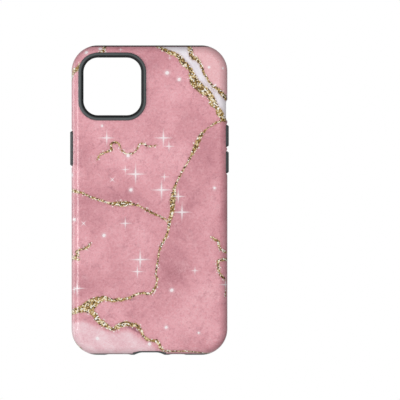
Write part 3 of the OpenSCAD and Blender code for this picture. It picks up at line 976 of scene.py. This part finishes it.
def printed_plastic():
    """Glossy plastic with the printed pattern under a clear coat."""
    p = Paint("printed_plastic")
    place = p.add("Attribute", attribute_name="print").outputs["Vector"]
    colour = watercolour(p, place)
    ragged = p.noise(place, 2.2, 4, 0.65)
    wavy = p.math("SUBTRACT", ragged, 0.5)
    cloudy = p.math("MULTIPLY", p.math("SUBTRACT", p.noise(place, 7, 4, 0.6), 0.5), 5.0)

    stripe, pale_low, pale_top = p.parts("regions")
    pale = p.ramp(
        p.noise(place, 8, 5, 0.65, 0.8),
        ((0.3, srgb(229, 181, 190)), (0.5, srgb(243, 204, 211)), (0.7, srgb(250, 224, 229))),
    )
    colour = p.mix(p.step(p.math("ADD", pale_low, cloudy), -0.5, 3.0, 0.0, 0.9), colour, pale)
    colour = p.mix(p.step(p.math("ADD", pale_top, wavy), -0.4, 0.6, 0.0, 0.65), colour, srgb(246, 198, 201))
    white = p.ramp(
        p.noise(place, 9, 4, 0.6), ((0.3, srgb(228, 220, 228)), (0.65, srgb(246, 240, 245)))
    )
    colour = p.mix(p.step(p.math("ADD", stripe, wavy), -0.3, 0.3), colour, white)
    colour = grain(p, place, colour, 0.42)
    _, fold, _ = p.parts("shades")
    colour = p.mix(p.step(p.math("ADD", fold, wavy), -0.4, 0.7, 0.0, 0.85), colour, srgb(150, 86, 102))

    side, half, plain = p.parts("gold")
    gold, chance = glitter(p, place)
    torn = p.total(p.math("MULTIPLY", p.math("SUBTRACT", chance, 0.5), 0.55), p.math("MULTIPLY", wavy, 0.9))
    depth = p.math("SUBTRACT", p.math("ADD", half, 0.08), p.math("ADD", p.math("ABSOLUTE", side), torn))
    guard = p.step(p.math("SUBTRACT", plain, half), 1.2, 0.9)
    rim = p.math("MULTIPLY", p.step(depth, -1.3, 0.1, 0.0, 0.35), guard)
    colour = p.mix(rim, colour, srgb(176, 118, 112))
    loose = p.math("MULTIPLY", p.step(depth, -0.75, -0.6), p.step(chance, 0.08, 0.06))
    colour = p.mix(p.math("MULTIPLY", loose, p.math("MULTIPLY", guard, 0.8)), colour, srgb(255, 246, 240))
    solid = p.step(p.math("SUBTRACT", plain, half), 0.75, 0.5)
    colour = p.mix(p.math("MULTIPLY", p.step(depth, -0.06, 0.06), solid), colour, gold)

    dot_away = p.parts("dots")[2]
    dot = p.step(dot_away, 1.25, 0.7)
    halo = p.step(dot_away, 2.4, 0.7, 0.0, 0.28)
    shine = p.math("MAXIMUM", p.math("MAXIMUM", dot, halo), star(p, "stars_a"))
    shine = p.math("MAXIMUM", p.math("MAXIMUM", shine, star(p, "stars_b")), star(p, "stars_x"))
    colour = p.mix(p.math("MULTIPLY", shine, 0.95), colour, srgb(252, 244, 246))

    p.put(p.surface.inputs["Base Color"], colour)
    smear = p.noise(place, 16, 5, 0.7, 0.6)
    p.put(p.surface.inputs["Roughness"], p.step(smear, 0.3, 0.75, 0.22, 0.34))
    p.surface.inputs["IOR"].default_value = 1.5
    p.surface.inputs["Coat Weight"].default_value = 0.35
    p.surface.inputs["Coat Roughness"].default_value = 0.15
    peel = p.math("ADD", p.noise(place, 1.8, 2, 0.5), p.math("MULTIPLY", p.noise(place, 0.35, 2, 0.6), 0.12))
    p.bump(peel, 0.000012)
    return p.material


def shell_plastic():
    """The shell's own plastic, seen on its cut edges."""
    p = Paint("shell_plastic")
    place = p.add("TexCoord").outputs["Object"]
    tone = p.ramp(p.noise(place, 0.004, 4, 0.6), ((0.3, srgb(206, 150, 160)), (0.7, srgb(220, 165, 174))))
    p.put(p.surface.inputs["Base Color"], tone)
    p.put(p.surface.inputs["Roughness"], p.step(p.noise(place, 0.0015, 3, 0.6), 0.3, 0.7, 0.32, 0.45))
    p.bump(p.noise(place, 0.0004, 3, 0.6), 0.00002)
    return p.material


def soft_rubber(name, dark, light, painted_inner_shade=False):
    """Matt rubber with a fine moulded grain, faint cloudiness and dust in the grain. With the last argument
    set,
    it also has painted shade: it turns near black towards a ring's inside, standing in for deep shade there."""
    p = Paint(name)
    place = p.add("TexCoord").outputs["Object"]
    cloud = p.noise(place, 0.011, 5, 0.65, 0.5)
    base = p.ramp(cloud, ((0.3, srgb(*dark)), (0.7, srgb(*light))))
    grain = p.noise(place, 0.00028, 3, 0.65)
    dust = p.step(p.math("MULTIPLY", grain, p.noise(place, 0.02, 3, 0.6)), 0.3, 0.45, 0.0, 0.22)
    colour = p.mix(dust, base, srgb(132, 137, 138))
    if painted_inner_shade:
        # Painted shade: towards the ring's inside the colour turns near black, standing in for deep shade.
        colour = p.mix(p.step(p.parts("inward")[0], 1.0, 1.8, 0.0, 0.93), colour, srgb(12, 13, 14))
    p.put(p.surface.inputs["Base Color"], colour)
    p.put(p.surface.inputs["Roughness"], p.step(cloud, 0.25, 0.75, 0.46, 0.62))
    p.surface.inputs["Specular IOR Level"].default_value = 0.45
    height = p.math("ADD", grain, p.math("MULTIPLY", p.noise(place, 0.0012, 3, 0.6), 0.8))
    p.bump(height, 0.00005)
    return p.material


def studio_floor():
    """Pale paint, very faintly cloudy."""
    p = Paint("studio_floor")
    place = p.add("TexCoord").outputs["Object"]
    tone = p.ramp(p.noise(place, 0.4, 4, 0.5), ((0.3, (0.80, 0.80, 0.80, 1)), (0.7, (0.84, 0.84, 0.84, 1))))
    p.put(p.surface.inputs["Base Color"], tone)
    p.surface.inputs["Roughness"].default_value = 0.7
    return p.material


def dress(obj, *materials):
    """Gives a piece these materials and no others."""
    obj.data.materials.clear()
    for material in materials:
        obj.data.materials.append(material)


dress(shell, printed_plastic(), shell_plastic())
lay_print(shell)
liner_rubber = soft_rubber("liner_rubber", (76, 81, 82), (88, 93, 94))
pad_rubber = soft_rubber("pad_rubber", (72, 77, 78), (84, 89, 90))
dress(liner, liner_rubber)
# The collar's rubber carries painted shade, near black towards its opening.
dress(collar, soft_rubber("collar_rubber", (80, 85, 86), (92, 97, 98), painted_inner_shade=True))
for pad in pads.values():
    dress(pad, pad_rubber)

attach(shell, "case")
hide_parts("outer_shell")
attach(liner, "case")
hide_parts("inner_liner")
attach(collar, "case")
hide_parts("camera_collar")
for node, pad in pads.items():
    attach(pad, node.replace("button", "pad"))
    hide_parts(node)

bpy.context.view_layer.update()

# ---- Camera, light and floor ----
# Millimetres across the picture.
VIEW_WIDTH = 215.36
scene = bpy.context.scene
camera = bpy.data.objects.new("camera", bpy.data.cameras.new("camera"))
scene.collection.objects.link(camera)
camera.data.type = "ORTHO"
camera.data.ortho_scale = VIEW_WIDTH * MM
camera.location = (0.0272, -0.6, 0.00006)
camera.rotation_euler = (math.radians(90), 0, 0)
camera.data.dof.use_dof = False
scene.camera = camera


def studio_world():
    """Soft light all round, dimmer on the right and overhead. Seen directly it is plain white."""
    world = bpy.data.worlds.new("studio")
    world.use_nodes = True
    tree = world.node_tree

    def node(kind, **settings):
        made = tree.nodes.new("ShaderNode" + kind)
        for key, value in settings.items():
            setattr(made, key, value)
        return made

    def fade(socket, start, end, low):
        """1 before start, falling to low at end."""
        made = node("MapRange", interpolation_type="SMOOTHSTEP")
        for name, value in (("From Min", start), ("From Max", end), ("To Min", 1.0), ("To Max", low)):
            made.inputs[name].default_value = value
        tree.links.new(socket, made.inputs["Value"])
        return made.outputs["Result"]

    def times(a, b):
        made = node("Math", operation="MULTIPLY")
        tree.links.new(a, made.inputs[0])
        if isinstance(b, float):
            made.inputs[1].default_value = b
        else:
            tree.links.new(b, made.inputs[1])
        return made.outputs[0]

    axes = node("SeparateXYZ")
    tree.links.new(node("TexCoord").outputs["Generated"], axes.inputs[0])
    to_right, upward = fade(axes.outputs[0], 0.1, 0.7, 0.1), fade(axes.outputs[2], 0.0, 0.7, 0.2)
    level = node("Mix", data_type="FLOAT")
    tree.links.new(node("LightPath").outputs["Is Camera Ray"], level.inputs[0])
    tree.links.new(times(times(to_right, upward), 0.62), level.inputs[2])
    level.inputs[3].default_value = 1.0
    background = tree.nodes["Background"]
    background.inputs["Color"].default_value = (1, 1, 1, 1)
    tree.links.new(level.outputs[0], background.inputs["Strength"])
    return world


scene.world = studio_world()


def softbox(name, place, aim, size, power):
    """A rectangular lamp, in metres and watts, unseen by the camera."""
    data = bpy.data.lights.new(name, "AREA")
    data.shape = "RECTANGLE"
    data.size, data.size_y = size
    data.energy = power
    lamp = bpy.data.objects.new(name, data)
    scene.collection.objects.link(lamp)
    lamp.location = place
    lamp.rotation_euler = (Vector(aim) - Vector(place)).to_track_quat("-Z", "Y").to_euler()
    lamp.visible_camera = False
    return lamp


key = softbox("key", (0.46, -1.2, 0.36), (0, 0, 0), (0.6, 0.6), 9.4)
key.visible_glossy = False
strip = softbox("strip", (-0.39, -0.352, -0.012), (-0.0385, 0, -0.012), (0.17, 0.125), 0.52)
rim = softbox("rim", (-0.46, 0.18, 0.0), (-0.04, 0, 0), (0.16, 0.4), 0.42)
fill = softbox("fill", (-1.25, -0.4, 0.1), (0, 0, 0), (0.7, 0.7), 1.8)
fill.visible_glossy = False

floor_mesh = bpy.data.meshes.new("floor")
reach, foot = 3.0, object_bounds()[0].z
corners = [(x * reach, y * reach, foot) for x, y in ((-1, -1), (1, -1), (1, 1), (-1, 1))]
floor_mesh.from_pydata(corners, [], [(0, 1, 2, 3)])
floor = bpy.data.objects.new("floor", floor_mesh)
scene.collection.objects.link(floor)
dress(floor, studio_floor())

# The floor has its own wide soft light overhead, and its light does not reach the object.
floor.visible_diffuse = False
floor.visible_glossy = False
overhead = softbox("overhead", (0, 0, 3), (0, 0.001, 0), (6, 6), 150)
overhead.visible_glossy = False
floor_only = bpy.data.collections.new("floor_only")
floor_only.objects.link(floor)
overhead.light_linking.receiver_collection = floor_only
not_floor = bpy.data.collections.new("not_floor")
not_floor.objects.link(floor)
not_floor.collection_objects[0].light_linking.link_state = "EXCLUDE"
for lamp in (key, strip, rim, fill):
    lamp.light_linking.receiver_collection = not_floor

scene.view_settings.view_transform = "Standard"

********************

AIM:
In the listing above, find each line with the word "attach" and copy it.

THE OUTPUT:
attach(shell, "case")
attach(liner, "case")
attach(collar, "case")
    attach(pad, node.replace("button", "pad"))